Exercise instructions => Restate the span of lines that starts with the line containing "BACK_ARMHOLE_LEFT, True, plain_cloth)" and ends with the line containing "cad_parts[obj.name] = obj", word for word, including both, with nothing else.

Data for this exercise =>

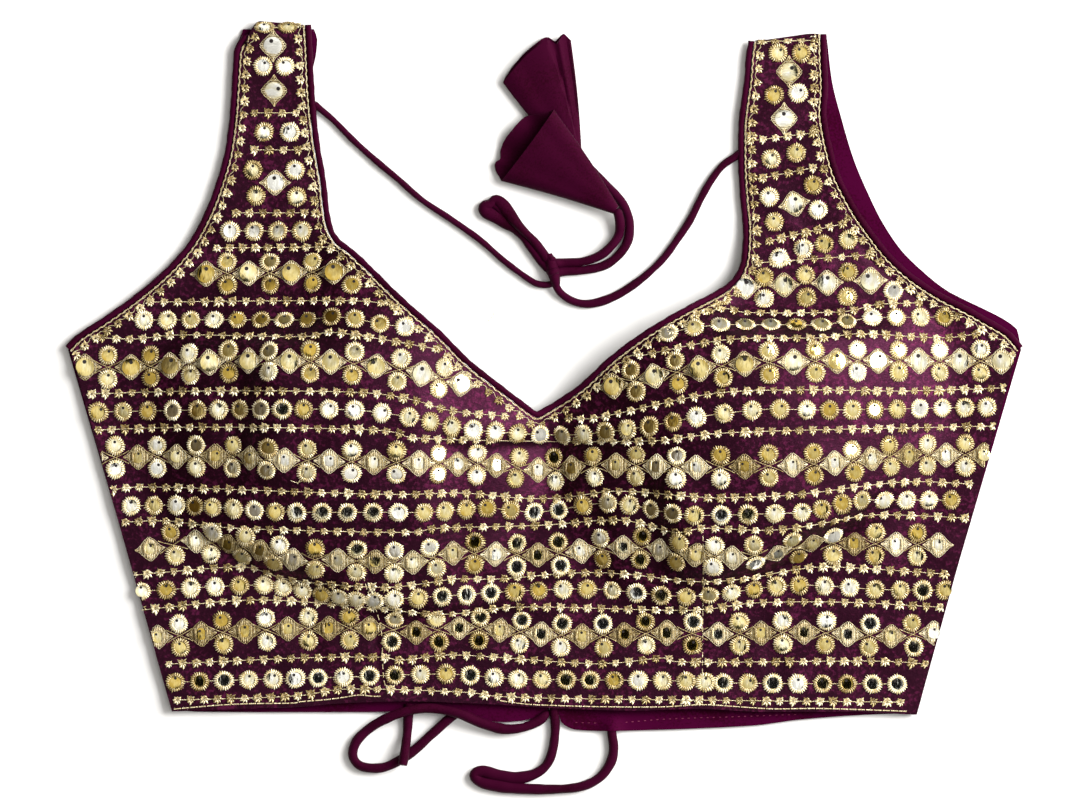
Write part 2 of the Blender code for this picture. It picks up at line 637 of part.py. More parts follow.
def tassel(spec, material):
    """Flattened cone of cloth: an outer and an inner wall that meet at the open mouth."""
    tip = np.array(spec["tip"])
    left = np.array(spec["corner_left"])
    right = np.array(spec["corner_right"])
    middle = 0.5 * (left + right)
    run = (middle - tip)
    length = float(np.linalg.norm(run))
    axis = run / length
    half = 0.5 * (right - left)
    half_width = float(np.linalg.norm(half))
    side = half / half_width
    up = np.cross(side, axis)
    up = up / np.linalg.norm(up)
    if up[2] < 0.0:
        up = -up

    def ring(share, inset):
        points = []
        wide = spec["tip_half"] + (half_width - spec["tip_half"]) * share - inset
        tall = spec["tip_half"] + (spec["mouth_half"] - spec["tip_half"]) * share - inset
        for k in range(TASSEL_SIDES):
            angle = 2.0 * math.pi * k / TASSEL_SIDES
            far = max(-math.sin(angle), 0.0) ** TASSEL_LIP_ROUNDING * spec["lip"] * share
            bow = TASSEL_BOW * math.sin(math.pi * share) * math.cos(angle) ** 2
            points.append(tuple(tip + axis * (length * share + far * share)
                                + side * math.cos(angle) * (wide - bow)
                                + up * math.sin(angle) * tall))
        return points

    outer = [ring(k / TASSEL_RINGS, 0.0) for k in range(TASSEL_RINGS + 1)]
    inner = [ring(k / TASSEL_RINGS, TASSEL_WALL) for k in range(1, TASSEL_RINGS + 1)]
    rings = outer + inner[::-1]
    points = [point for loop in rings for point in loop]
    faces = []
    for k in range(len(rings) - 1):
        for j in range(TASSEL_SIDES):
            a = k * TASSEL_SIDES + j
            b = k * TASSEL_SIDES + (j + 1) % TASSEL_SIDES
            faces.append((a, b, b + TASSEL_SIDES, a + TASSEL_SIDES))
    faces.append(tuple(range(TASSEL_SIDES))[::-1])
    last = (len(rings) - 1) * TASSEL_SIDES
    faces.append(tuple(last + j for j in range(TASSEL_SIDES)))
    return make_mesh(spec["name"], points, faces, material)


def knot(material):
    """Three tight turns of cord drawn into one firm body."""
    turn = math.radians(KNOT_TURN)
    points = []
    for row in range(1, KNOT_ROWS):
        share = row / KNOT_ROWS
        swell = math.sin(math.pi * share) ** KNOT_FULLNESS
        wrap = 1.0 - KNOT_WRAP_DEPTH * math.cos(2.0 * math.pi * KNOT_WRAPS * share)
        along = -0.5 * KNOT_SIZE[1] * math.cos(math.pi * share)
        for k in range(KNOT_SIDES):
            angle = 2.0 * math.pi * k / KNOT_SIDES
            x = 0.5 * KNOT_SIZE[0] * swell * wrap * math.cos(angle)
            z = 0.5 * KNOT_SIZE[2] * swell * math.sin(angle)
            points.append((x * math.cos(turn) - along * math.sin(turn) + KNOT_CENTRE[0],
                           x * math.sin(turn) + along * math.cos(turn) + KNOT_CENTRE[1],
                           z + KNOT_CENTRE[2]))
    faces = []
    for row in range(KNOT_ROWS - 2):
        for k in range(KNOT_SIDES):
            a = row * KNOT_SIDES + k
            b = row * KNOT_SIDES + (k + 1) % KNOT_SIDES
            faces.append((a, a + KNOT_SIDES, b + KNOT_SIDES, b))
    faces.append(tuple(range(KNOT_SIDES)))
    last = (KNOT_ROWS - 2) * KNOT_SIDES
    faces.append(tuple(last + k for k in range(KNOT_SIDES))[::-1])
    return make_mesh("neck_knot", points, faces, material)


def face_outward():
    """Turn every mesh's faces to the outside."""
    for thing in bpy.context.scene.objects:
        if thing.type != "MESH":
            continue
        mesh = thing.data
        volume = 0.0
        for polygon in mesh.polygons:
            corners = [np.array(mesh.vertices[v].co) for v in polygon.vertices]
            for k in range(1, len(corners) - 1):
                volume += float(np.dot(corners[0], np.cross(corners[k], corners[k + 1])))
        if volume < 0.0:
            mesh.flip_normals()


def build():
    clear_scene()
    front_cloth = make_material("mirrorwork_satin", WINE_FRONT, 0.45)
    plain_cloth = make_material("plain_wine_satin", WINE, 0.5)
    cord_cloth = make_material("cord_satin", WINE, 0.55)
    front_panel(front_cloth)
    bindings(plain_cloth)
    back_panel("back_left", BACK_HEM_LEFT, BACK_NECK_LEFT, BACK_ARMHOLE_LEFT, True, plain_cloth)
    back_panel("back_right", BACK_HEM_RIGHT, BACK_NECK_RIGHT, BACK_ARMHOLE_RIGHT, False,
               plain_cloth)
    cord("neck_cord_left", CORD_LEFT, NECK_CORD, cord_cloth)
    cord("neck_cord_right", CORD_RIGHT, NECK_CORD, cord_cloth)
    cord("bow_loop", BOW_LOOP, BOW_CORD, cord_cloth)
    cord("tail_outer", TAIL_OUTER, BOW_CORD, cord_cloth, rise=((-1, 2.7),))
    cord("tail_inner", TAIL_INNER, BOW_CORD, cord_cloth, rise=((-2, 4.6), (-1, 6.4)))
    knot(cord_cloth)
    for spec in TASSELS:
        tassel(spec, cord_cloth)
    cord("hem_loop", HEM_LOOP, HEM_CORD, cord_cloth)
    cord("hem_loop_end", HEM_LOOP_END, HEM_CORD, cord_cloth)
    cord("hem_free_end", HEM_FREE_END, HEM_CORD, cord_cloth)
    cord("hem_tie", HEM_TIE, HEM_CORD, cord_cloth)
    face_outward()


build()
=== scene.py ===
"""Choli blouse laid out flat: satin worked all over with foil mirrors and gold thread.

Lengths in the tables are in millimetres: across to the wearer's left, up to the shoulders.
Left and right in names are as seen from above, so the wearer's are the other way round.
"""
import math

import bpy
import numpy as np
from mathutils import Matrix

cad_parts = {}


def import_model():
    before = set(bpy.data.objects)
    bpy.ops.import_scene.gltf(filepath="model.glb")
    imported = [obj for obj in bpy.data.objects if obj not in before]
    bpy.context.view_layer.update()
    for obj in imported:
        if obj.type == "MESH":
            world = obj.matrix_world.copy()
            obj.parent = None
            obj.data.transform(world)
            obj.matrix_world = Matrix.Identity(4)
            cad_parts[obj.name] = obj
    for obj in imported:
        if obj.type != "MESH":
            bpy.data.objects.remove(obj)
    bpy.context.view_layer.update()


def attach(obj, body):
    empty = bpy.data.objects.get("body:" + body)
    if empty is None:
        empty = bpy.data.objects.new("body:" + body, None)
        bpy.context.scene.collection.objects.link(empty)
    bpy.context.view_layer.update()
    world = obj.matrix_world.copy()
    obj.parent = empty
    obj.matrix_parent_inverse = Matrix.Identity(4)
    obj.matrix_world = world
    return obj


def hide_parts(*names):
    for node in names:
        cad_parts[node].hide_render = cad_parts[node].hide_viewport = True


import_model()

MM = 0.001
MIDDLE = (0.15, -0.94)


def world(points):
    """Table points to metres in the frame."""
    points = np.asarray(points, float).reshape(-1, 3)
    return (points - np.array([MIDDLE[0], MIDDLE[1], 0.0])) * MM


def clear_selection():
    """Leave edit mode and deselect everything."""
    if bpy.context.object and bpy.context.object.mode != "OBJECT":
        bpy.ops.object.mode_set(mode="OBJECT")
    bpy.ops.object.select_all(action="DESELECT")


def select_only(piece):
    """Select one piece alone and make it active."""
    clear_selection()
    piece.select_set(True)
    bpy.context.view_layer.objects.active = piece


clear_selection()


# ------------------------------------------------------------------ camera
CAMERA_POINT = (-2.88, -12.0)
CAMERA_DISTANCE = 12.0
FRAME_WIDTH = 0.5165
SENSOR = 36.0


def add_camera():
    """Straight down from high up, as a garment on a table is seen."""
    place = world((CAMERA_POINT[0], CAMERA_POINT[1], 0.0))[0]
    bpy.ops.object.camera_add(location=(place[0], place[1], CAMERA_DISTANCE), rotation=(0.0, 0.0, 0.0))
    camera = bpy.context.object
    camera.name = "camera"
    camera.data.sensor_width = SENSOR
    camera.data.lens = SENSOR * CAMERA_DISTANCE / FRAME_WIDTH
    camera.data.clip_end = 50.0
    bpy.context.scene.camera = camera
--
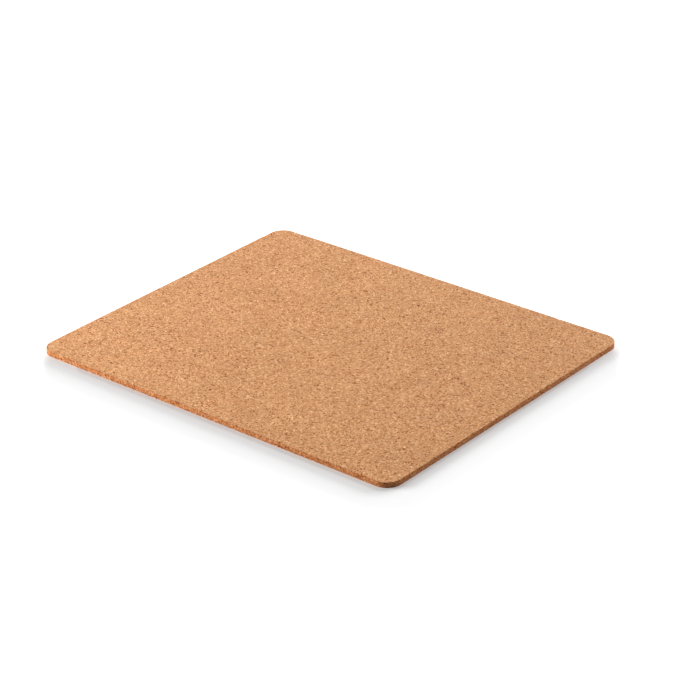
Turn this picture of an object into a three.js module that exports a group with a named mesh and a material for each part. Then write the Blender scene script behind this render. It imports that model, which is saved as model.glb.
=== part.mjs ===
--
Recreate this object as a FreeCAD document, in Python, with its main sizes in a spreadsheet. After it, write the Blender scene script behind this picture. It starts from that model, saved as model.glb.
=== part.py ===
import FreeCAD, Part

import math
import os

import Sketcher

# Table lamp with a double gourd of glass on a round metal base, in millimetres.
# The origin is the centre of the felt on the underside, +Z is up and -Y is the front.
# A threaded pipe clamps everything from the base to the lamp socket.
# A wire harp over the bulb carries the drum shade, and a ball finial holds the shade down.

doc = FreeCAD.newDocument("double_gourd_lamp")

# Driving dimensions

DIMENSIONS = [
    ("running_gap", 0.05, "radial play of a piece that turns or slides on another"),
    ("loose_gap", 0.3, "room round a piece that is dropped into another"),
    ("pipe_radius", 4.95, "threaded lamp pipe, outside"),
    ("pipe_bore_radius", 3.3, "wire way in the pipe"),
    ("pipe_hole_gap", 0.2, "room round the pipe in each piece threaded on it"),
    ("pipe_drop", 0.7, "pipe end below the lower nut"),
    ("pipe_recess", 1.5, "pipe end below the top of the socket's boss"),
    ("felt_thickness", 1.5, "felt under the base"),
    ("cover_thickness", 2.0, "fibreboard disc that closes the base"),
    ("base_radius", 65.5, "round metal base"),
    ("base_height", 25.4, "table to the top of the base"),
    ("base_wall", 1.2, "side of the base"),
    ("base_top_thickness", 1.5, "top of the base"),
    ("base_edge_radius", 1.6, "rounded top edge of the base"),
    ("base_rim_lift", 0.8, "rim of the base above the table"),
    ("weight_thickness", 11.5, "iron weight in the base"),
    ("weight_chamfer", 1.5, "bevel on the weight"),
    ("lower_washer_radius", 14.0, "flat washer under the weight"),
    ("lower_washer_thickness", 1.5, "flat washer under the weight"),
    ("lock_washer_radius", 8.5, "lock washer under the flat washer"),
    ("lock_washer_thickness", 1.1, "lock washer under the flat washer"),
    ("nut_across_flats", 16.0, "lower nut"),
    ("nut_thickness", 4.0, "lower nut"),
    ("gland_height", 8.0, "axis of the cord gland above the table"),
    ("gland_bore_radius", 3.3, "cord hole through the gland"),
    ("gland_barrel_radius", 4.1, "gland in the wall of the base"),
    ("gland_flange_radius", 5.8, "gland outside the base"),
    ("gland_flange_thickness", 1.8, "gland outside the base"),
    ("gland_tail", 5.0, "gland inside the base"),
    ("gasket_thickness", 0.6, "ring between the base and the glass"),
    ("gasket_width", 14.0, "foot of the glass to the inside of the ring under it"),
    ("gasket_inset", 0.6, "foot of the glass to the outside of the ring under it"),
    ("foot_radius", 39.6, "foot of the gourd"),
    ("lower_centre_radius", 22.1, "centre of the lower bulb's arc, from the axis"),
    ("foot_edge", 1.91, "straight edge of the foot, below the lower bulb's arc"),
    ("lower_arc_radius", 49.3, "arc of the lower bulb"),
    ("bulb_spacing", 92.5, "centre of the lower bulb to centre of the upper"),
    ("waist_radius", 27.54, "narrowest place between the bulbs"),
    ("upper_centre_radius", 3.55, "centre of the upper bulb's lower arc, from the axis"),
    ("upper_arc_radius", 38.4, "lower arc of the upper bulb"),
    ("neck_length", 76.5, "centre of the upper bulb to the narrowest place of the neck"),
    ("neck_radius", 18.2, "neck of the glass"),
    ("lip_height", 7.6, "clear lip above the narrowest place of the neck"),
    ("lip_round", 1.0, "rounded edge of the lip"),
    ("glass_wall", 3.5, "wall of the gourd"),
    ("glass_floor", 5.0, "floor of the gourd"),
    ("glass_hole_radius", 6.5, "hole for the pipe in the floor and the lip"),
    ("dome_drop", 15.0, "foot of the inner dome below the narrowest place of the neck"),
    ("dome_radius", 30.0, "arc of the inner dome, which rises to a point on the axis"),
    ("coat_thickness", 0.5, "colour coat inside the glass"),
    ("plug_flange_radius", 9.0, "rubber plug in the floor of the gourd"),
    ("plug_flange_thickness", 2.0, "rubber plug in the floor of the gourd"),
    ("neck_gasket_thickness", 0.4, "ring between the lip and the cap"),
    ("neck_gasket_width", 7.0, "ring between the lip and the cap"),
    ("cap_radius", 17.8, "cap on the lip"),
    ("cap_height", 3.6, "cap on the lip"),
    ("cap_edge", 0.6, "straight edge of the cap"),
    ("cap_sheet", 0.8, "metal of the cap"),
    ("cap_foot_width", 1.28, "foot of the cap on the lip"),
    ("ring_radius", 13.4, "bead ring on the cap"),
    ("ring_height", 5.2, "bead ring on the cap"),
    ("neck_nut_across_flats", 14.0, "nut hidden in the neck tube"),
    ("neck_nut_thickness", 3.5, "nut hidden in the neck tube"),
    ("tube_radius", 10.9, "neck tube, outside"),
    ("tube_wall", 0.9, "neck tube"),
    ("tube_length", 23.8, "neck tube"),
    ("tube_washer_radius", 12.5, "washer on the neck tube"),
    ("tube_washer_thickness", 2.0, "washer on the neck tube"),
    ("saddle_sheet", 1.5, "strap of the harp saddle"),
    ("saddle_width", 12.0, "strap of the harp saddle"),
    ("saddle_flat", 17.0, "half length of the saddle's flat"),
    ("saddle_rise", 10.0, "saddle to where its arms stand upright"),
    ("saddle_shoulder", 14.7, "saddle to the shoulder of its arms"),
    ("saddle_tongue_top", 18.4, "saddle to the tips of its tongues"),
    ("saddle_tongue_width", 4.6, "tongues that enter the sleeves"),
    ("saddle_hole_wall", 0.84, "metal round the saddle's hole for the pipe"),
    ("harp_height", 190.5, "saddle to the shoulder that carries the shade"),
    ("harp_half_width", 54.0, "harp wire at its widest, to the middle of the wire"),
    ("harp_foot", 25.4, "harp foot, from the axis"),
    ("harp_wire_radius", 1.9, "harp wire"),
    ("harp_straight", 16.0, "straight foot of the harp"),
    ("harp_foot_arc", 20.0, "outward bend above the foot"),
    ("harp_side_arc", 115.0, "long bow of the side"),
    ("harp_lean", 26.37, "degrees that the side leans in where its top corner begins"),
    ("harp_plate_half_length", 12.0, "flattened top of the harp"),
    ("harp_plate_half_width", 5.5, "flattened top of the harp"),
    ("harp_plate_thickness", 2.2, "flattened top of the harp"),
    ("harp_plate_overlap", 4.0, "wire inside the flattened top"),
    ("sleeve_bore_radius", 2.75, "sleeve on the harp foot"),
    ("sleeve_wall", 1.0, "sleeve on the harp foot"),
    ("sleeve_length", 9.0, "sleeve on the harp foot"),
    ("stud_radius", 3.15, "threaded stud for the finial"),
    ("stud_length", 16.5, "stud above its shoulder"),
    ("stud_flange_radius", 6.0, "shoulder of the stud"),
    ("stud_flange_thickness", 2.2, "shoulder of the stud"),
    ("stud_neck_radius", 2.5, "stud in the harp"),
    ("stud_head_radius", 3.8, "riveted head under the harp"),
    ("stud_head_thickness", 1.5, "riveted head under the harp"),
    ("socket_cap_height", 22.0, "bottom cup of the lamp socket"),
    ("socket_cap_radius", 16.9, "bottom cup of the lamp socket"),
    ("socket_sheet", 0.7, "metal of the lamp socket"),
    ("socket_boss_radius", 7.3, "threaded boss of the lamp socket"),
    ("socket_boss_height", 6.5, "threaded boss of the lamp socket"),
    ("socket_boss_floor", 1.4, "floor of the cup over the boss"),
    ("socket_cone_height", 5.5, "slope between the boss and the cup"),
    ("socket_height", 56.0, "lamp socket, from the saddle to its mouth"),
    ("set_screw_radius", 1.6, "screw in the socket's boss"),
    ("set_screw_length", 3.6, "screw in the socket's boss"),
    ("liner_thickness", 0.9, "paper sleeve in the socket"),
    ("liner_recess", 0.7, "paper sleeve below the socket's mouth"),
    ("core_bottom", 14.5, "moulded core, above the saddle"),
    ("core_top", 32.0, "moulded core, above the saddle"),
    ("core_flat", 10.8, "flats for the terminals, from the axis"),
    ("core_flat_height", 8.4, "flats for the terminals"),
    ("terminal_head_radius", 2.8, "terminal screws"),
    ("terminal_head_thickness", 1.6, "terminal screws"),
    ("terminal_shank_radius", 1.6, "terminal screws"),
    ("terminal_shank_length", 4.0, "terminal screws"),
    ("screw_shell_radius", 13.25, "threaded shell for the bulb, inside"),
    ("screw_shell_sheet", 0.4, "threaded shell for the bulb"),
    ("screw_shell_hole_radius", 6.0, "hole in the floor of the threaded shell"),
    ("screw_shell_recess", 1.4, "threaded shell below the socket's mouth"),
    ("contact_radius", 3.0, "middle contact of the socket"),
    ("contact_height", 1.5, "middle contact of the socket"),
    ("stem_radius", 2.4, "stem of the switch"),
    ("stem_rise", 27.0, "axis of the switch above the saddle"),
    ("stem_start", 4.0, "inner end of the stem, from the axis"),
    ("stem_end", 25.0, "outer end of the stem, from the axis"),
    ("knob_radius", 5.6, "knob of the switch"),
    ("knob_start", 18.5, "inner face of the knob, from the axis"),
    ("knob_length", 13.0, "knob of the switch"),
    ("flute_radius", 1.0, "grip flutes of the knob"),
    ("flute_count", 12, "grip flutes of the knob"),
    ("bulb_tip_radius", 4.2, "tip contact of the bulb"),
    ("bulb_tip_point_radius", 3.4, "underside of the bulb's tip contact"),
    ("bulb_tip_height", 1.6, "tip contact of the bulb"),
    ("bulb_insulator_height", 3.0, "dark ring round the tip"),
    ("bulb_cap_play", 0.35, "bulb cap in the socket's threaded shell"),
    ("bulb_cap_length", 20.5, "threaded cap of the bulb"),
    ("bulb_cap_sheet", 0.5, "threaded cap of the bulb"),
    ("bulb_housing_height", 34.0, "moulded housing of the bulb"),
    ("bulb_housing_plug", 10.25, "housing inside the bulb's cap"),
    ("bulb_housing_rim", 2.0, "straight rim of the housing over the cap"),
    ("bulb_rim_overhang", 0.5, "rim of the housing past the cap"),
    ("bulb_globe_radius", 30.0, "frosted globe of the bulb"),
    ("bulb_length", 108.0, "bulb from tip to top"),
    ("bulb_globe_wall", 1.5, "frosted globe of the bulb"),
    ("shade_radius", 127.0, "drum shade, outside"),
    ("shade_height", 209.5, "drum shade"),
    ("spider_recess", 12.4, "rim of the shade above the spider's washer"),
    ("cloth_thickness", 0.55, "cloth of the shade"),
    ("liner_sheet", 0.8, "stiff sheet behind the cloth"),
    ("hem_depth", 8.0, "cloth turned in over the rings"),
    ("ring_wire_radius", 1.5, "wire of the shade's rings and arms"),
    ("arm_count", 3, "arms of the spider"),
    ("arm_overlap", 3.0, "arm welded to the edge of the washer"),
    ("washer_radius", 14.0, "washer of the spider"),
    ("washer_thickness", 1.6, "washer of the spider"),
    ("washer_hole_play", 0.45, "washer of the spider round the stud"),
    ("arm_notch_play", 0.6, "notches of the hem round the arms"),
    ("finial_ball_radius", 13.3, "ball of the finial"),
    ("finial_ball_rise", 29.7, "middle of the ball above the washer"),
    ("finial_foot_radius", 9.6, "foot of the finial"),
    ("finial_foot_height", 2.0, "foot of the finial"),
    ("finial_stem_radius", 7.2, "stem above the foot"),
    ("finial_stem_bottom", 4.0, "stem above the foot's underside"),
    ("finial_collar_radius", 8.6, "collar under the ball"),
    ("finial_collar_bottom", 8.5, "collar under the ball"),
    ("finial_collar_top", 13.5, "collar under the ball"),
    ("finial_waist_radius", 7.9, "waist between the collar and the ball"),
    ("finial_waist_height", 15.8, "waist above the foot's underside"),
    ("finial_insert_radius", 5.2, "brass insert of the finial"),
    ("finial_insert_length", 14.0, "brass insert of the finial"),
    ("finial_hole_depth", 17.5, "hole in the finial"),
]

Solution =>
    back_panel("back_left", BACK_HEM_LEFT, BACK_NECK_LEFT, BACK_ARMHOLE_LEFT, True, plain_cloth)
    back_panel("back_right", BACK_HEM_RIGHT, BACK_NECK_RIGHT, BACK_ARMHOLE_RIGHT, False,
               plain_cloth)
    cord("neck_cord_left", CORD_LEFT, NECK_CORD, cord_cloth)
    cord("neck_cord_right", CORD_RIGHT, NECK_CORD, cord_cloth)
    cord("bow_loop", BOW_LOOP, BOW_CORD, cord_cloth)
    cord("tail_outer", TAIL_OUTER, BOW_CORD, cord_cloth, rise=((-1, 2.7),))
    cord("tail_inner", TAIL_INNER, BOW_CORD, cord_cloth, rise=((-2, 4.6), (-1, 6.4)))
    knot(cord_cloth)
    for spec in TASSELS:
        tassel(spec, cord_cloth)
    cord("hem_loop", HEM_LOOP, HEM_CORD, cord_cloth)
    cord("hem_loop_end", HEM_LOOP_END, HEM_CORD, cord_cloth)
    cord("hem_free_end", HEM_FREE_END, HEM_CORD, cord_cloth)
    cord("hem_tie", HEM_TIE, HEM_CORD, cord_cloth)
    face_outward()


build()
=== scene.py ===
"""Choli blouse laid out flat: satin worked all over with foil mirrors and gold thread.

Lengths in the tables are in millimetres: across to the wearer's left, up to the shoulders.
Left and right in names are as seen from above, so the wearer's are the other way round.
"""
import math

import bpy
import numpy as np
from mathutils import Matrix

cad_parts = {}


def import_model():
    before = set(bpy.data.objects)
    bpy.ops.import_scene.gltf(filepath="model.glb")
    imported = [obj for obj in bpy.data.objects if obj not in before]
    bpy.context.view_layer.update()
    for obj in imported:
        if obj.type == "MESH":
            world = obj.matrix_world.copy()
            obj.parent = None
            obj.data.transform(world)
            obj.matrix_world = Matrix.Identity(4)
            cad_parts[obj.name] = obj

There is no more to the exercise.